Over the last 50 years the US tax system went through a striking transformation that reduced the effective tax rates for top income groups and raised transfers to seniors. This paper investigates the macroeconomic repercussions of this change in policy, particularly for the distributions of income, wealth and consumption.Laurence Ales’ discussion at Carnegie-Rochester-NYU Conference

Jotwell VoxEU Comments by Laurance Ale


Review of Economics Dynamics 18 (3) 2015

Transitional Dynamics and the Optimality of Progressive Income Redistribution

joint with Ozan Bakış and Markus Poschke,

In a dynastic economy with uninsurable income risk, where generations are linked by dynastic wealth accumulation and correlated incomes, the optimal long-run tax policy is moderately regressive. By contrast, the optimal once-and-for-all change in the tax system, taking into account the transitional dynamics, is progressive.


Journal of Monetary Economics 61 (3) 2014

The Rising Skill Premium and Deunionization

joint with Ömer Açıkgöz

During the past 50 years, the US economy has seen a rapid decline in labor union membership and a substantial rise in wage inequality. Since labor unions compress wages between skilled and unskilled workers, a rising skill premium encourages skilled workers to withdraw from the union. If this withdrawal is accompanied by a fall in the productivity of unskilled workers, firms become reluctant to hire the relatively expensive union workers, reinforcing the decline in the unionization rate. Evaluating this hypothesis, we find that the rise in the skill premium explains about 40% of the decline in the unionization rate.


Journal of Human Capital 8 (3) 2014

Post-Schooling Training Investment and Employer Learning

Wage growth among young workers relates positively to ability and negatively to education, conditional on ability. This was interpreted as evidence for statistical discrimination with employer learning. I show that this pattern is also consistent with a version of the Ben-Porath model of skill formation where (i) workers differ in their learning ability and (ii) job training is a substitute for formal schooling. Data on job training from the NLSY confirm both modeling extensions for young workers. Nonetheless, the substitutability of training for schooling fades too quickly to explain the slow wage growth by education among workers with comparable ability.
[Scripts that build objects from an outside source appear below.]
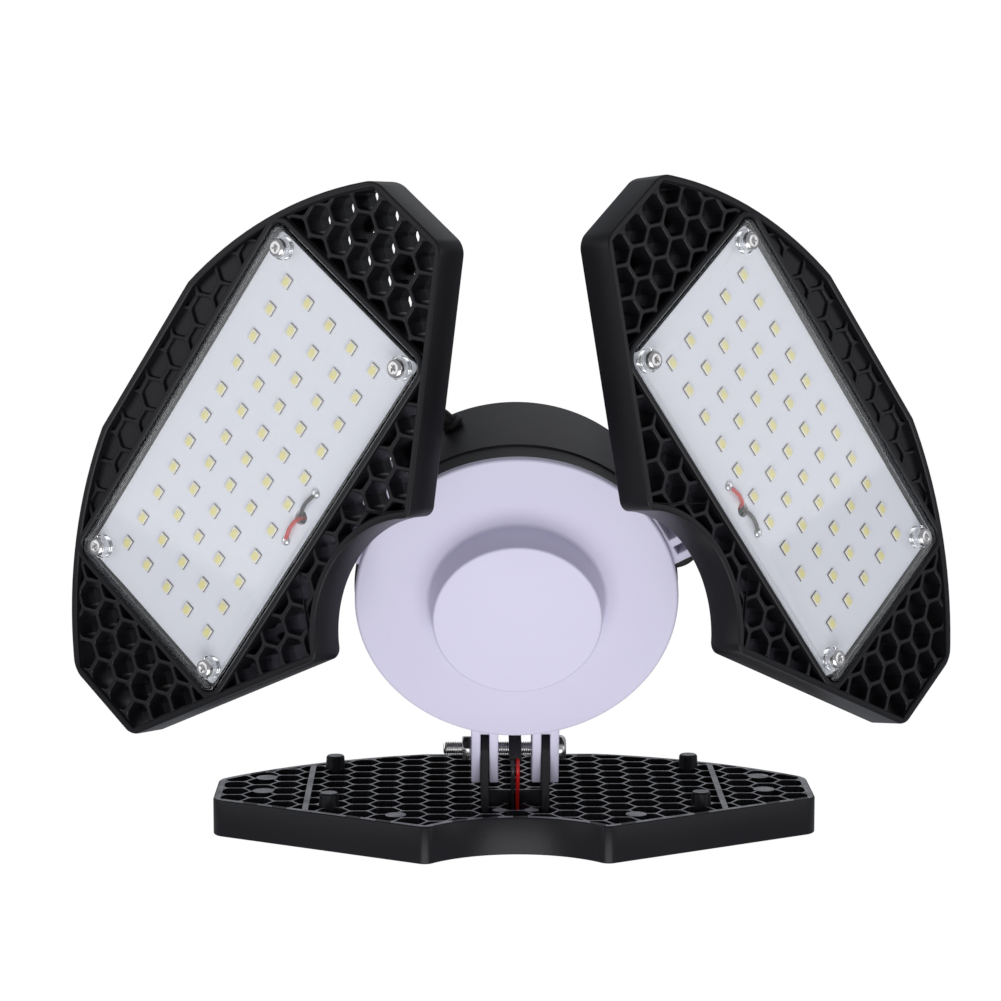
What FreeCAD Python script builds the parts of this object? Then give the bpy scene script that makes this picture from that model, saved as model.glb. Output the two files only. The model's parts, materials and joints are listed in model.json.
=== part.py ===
import FreeCAD, Part
import math
import os

# Deformable garage light: a screw-in ceiling lamp with a round driver housing and three
# honeycomb LED panels, each on its own friction hinge.
#
# Frame: millimetres, +Z up along the lamp axis, towards the lampholder. The origin is the
# centre of the screw base, in the plane where its metal shell meets the plastic collar, so
# the lamp hangs below z = 0 and shines towards -Z. The rear panel lies towards +Y.

Vector = FreeCAD.Vector

# ----------------------------------------------------------------- driving dimensions: hub
SHELL_RADIUS = 13.1            # screw base, outside
SHELL_LENGTH = 17.3            # straight part of the shell
SHELL_WALL = 0.5
SHELL_SHOULDER = 1.9           # height of the shell's turned-in end
INSULATOR_RISE = 3.9           # insulator above the shell's shoulder
CONTACT_RADIUS = 4.8
CONTACT_HEIGHT = 1.4
CONTACT_STEM_RADIUS = 2.0
CONTACT_STEM_BELOW_TOP = 2.4   # shell's straight end to the foot of the contact's stem
SHELL_MOUTH_INSET = 2.7        # shell's outside to its turned-in mouth
COLLAR_RADIUS = 15.0
COLLAR_HEIGHT = 2.5
GLASS_FIT = 0.05               # insulator round the contact's stem
SLEEVE_FIT = 0.1               # neck sleeve and insulator in the shell
NECK_HEIGHT = 27.0
NECK_FOOT_RADIUS = 30.0
NECK_FOOT_THICKNESS = 7.0
NECK_WALL = 2.2
NECK_FLARE = 1.5               # growth of the neck's radius below its collar
NECK_FOOT_TAPER = 3.0
HOUSING_DEPTH = 40.5           # back face to the cap's rim plane
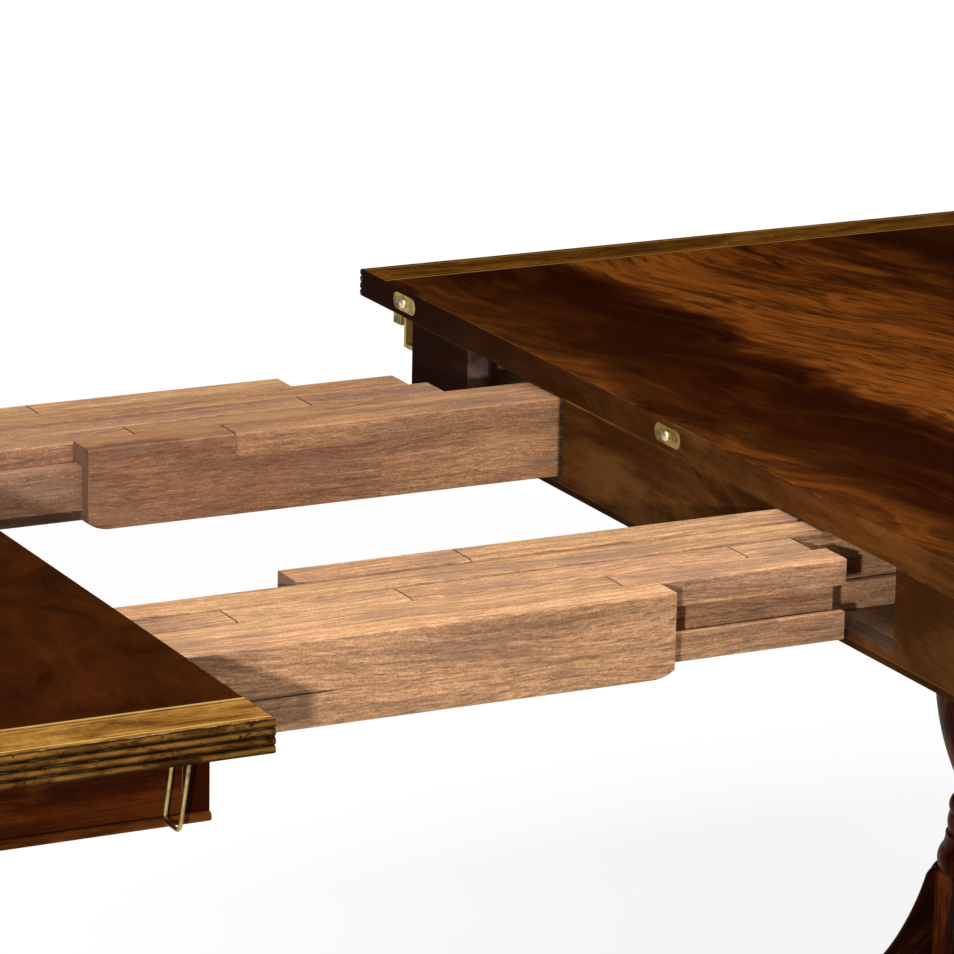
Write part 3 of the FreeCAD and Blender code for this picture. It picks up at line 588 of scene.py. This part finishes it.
def grimy_entry(graph, colour, line, fibre):
    """Grime and pale specks on a fixed slide, just before it enters the right joint apron."""
    grime = graph.x.span(half_gap - 0.005, half_gap - 0.001) * line.span(0.3, 0.6, 0.75, 0.95)
    specks = graph.x.band(half_gap - 0.0045, 0.002) * fibre.span(0.56, 0.68, 0.0, 0.6)
    return colour.toward((44, 28, 18), grime).toward((206, 190, 172), specks)


def secondary_wood():
    """Unpolished hardwood under the tops."""
    graph = Surface("secondary_wood")
    value, cloud, pores = figure(graph, graph.place, 61.0)
    colour = graph.ramp(value, ((0.35, (82, 56, 38)), (0.5, (112, 80, 56)), (0.65, (144, 108, 78))))
    colour = colour.toward((70, 44, 28), pores * 0.5)
    return graph.finish(colour, cloud * 0.2 + 0.55, value - pores, 0.00012, 0.2)


# Metals

tarnish_rate = 70.0
scratch_rate = 900.0


def metal(name, base, tarnish, seed, roughness, tips=False):
    """Old metal, tarnished in patches, brighter where it is rubbed and on tips that stand in the gap."""
    graph = Surface(name)
    spread = graph.vector("MULTIPLY", graph.place, (tarnish_rate,) * 3)
    patch = graph.noise_at(graph.vector("ADD", spread, (seed,) * 3), 4.0, 0.6)
    fine = graph.noise_at(graph.vector("MULTIPLY", graph.place, (scratch_rate,) * 3), 3.0, 0.6)
    colour = graph.mix(patch.span(0.42, 0.68), base, tarnish)
    colour = colour.toward((238, 212, 150), graph.worn(0.0006) * 0.6)
    if tips:
        inward = half_gap - abs(graph.x)
        colour = colour.toward((250, 240, 206), inward.span(0.0008, 0.002, 0.0, 0.9))
    return graph.finish(colour, patch * 0.35 + (roughness - 0.12), patch * 0.6 + fine, 0.00004, 0.5, 1.0)


# Shapes

same_point = 1e-6
smooth_limit = 38
flat_limit = 0.4
arris_limit = 40


def linked(name, data):
    """An object with this data, put in the scene."""
    piece = bpy.data.objects.new(name, data)
    bpy.context.scene.collection.objects.link(piece)
    return piece


def body_of_node(node):
    """The body that a node of the frame belongs to."""
    for body, members in frame["record"]["behaviour"]["bodies"].items():
        if node in members:
            return body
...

Labour Economics 19 (6) 2012

Wages, Implicit Contracts and the Business Cycle: Evidence from a European Panel

joint with Andriana Bellou

The joint behavior of hours and wages over the business cycle in a unique panel of 13 European countries points to significant history dependence in wages. Unobserved differences in productivity, such as varying job quality are not likely to explain this variation. The results instead point to the importance of contractual arrangements in wage determination.


Journal of Human Capital 3 (3) 2009

Ability Bias and the Rising Education Premium in the United States

I use differences in educational attainment by birth cohorts to estimate the rise in the return to education in the United States. If average ability is similar among nearby cohorts, then differences in educational attainment lead to differences in earnings only if education is productive. The results reveal that (i) the return to a year of schooling increased from 4.8 percent to 8.4 percent between 1964 and 2003, (ii) the ability bias rose from 1.8 percent to 4.7 percent during the same period, and (iii) the acceleration in the education premium after 1980 is explained almost entirely by the rise in the ability bias.



Social Choice and Welfare 20 (3) 2003

Sets of Alternatives as Condorcet Winners

joint with Remzi Sanver

We characterize sets of alternatives which are Condorcet winners according to preferences over sets of alternatives, in terms of properties defined on preferences over alternatives. We state our results under certain preference extension axioms which, at any preference profile over alternatives, give the list of admissible preference profiles over sets of alternatives. It turns out to be that requiring from a set to be a Condorcet winner at every admissible preference profile is too demanding, even when the set of admissible preference profiles is fairly narrow. However, weakening this requirement to being a Condorcet winner at some admissible preference profile opens the door to more permissive results and we characterize these sets by using various versions of an undomination condition. Although our main results are given for a world where any two sets – whether they are of the same cardinality or not – can be compared, the case for sets of equal cardinality is also considered.